··· Data block ···

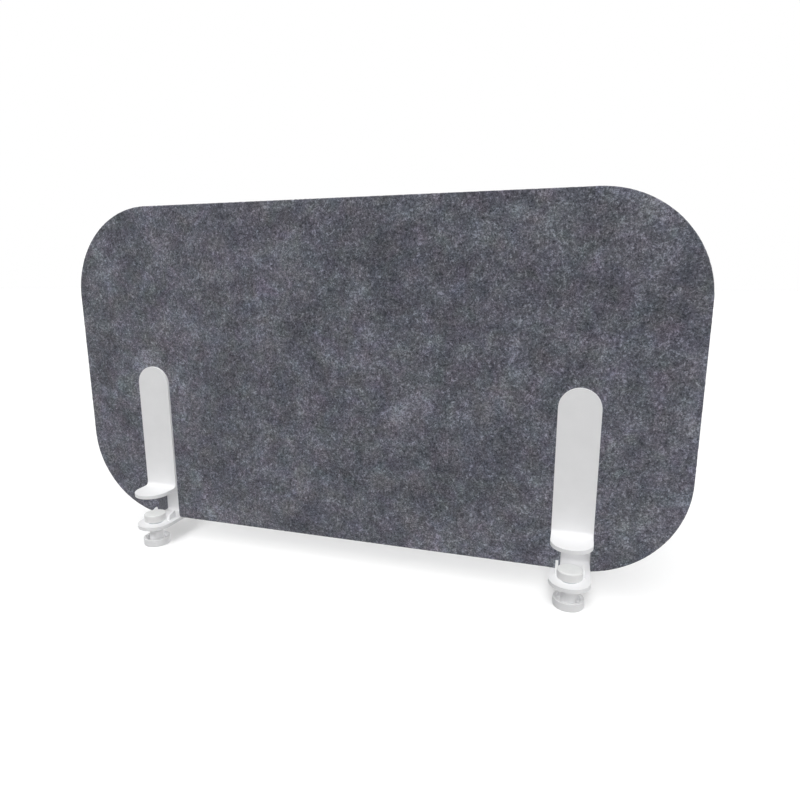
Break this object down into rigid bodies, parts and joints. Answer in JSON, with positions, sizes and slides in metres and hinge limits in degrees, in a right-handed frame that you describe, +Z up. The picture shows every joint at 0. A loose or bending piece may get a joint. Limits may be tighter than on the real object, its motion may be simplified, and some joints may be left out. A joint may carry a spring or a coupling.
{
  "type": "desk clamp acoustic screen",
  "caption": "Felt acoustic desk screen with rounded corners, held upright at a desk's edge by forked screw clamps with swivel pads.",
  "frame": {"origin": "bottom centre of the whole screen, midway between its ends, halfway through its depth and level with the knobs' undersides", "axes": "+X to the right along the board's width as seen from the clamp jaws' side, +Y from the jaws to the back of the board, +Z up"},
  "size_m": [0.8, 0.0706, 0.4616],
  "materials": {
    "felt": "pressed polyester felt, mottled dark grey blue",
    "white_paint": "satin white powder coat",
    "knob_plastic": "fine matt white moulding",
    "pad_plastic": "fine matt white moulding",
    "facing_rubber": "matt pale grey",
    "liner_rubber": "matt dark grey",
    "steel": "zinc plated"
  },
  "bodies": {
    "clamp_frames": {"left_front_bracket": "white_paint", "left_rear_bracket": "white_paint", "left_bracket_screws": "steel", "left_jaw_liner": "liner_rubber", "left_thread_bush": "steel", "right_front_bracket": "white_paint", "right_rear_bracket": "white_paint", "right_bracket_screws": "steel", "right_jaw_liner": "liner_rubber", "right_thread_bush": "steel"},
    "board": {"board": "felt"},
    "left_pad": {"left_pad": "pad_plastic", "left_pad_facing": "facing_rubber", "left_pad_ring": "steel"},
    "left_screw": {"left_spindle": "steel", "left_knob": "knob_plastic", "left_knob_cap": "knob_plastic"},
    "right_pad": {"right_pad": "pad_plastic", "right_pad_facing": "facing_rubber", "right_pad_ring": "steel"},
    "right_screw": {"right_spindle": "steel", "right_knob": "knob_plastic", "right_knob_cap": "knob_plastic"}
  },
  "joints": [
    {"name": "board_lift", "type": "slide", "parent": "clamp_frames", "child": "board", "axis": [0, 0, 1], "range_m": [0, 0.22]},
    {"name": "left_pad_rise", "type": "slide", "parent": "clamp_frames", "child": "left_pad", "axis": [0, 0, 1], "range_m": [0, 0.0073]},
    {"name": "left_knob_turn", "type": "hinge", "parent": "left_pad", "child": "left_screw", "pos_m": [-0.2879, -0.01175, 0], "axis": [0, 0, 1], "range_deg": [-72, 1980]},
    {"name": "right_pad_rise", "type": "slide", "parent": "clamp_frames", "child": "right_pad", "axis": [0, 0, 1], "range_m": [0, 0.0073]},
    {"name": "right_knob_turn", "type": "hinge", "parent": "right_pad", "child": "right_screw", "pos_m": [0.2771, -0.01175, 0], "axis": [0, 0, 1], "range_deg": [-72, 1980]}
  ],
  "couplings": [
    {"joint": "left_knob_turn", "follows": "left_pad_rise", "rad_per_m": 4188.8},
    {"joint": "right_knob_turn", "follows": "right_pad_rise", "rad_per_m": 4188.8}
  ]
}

···

> [Stated goal]:
Write the complete data out, exactly as above.

> [Response]:
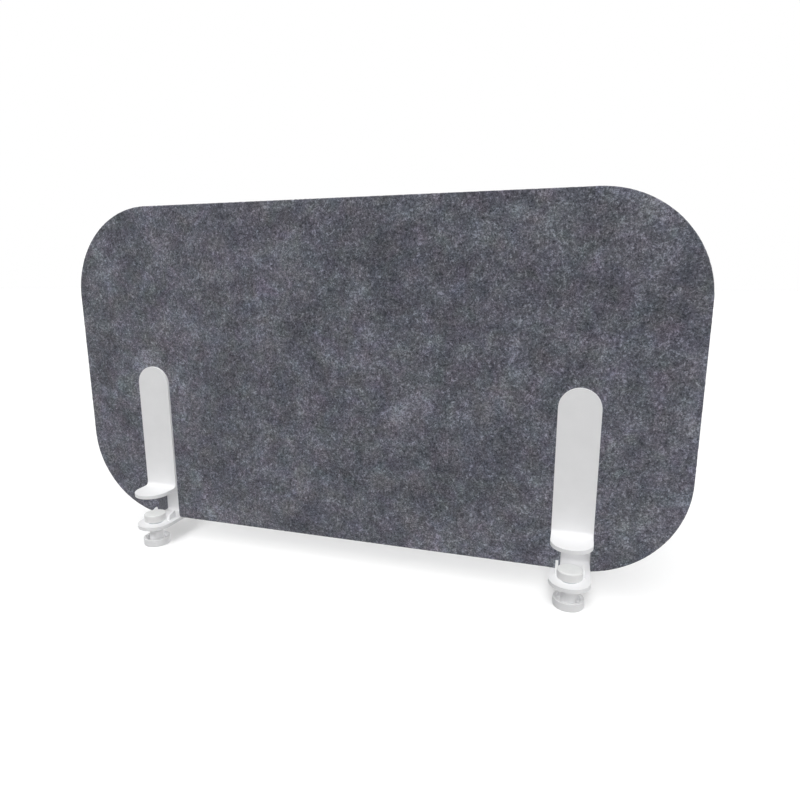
Break this object down into rigid bodies, parts and joints. Answer in JSON, with positions, sizes and slides in metres and hinge limits in degrees, in a right-handed frame that you describe, +Z up. The picture shows every joint at 0. A loose or bending piece may get a joint. Limits may be tighter than on the real object, its motion may be simplified, and some joints may be left out. A joint may carry a spring or a coupling.
{
  "type": "desk clamp acoustic screen",
  "caption": "Felt acoustic desk screen with rounded corners, held upright at a desk's edge by forked screw clamps with swivel pads.",
  "frame": {"origin": "bottom centre of the whole screen, midway between its ends, halfway through its depth and level with the knobs' undersides", "axes": "+X to the right along the board's width as seen from the clamp jaws' side, +Y from the jaws to the back of the board, +Z up"},
  "size_m": [0.8, 0.0706, 0.4616],
  "materials": {
    "felt": "pressed polyester felt, mottled dark grey blue",
    "white_paint": "satin white powder coat",
    "knob_plastic": "fine matt white moulding",
    "pad_plastic": "fine matt white moulding",
    "facing_rubber": "matt pale grey",
    "liner_rubber": "matt dark grey",
    "steel": "zinc plated"
  },
  "bodies": {
    "clamp_frames": {"left_front_bracket": "white_paint", "left_rear_bracket": "white_paint", "left_bracket_screws": "steel", "left_jaw_liner": "liner_rubber", "left_thread_bush": "steel", "right_front_bracket": "white_paint", "right_rear_bracket": "white_paint", "right_bracket_screws": "steel", "right_jaw_liner": "liner_rubber", "right_thread_bush": "steel"},
    "board": {"board": "felt"},
    "left_pad": {"left_pad": "pad_plastic", "left_pad_facing": "facing_rubber", "left_pad_ring": "steel"},
    "left_screw": {"left_spindle": "steel", "left_knob": "knob_plastic", "left_knob_cap": "knob_plastic"},
    "right_pad": {"right_pad": "pad_plastic", "right_pad_facing": "facing_rubber", "right_pad_ring": "steel"},
    "right_screw": {"right_spindle": "steel", "right_knob": "knob_plastic", "right_knob_cap": "knob_plastic"}
  },
  "joints": [
    {"name": "board_lift", "type": "slide", "parent": "clamp_frames", "child": "board", "axis": [0, 0, 1], "range_m": [0, 0.22]},
    {"name": "left_pad_rise", "type": "slide", "parent": "clamp_frames", "child": "left_pad", "axis": [0, 0, 1], "range_m": [0, 0.0073]},
    {"name": "left_knob_turn", "type": "hinge", "parent": "left_pad", "child": "left_screw", "pos_m": [-0.2879, -0.01175, 0], "axis": [0, 0, 1], "range_deg": [-72, 1980]},
    {"name": "right_pad_rise", "type": "slide", "parent": "clamp_frames", "child": "right_pad", "axis": [0, 0, 1], "range_m": [0, 0.0073]},
    {"name": "right_knob_turn", "type": "hinge", "parent": "right_pad", "child": "right_screw", "pos_m": [0.2771, -0.01175, 0], "axis": [0, 0, 1], "range_deg": [-72, 1980]}
  ],
  "couplings": [
    {"joint": "left_knob_turn", "follows": "left_pad_rise", "rad_per_m": 4188.8},
    {"joint": "right_knob_turn", "follows": "right_pad_rise", "rad_per_m": 4188.8}
  ]
}